The proposed change comes as cities like Flint, Michigan, enter their fourth year of a clean water crisis. In 2015, nearly 21 million Americans were drinking water from sources that violated standards. The EPA and the Trump administration, meanwhile, pushed for budget cuts to drinking-water protection programs.

Placards posted above water fountains warn against drinking the water at Flint Northwestern High School in Flint, Michigan. JIM WATSON/AFP/Getty Images

The Trump administration has sought to limit regulations that protect America's waterways and drinking water from pollutants. In March 2017, the president issued an executive order asking then–EPA head Scott Pruitt to rewrite the Clean Water Rule. "Farmers, ranchers, landowners and other stakeholders are counting on EPA to listen to their input when it comes to defining 'waters of the United States,'" Pruitt said in June.

But the previous attempted rollbacks were thwarted by long legal battles.

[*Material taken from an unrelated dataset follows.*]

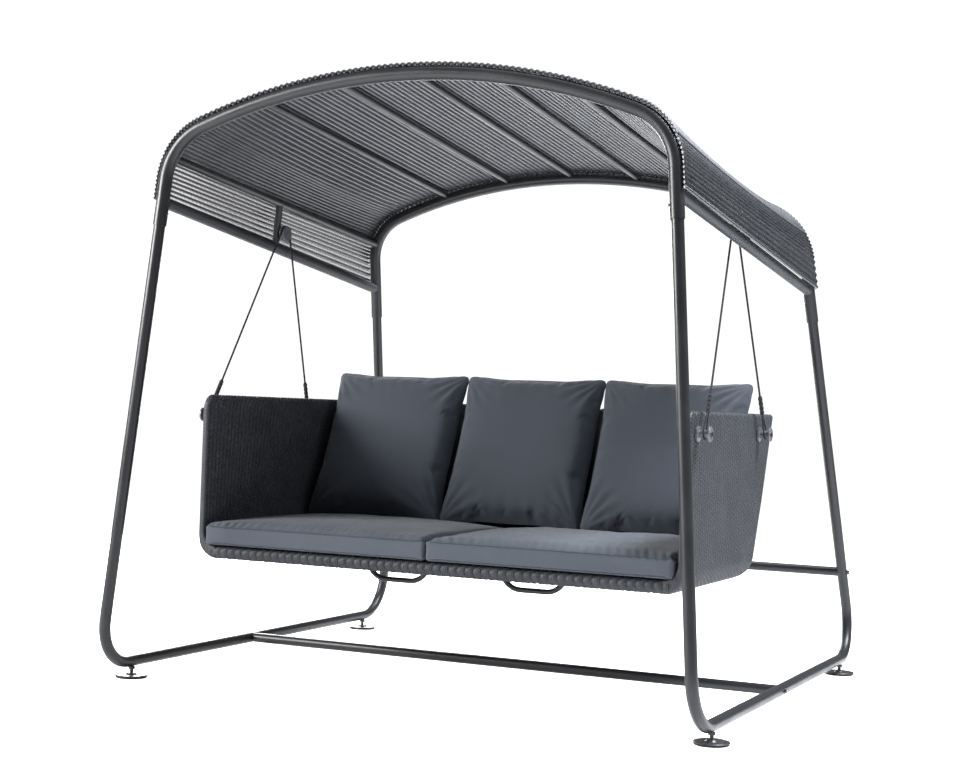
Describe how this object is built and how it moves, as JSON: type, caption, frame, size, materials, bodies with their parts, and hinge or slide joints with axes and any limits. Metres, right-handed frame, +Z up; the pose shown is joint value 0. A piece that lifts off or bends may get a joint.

Changes to the Clean Water Rule, Foote told Newsweek, were also "likely to decimate protections for wetlands, perhaps even 60 percent of the wetlands in the lower 48 [states]."

This rollback of wetland protections would be "huge and dangerous at a time when we've seen the critical importance of wetlands in minimizing damage from more intense storms [due to climate change]," she said.

Last year, Trump called the Clean Water Rule "horrible," adding that "it has such a nice name, but everything about it is bad." Some farmers and ranchers have complained that the rule created too much of a burden by requiring them to monitor streams on their private land.

The EPA did not respond to requests for comment.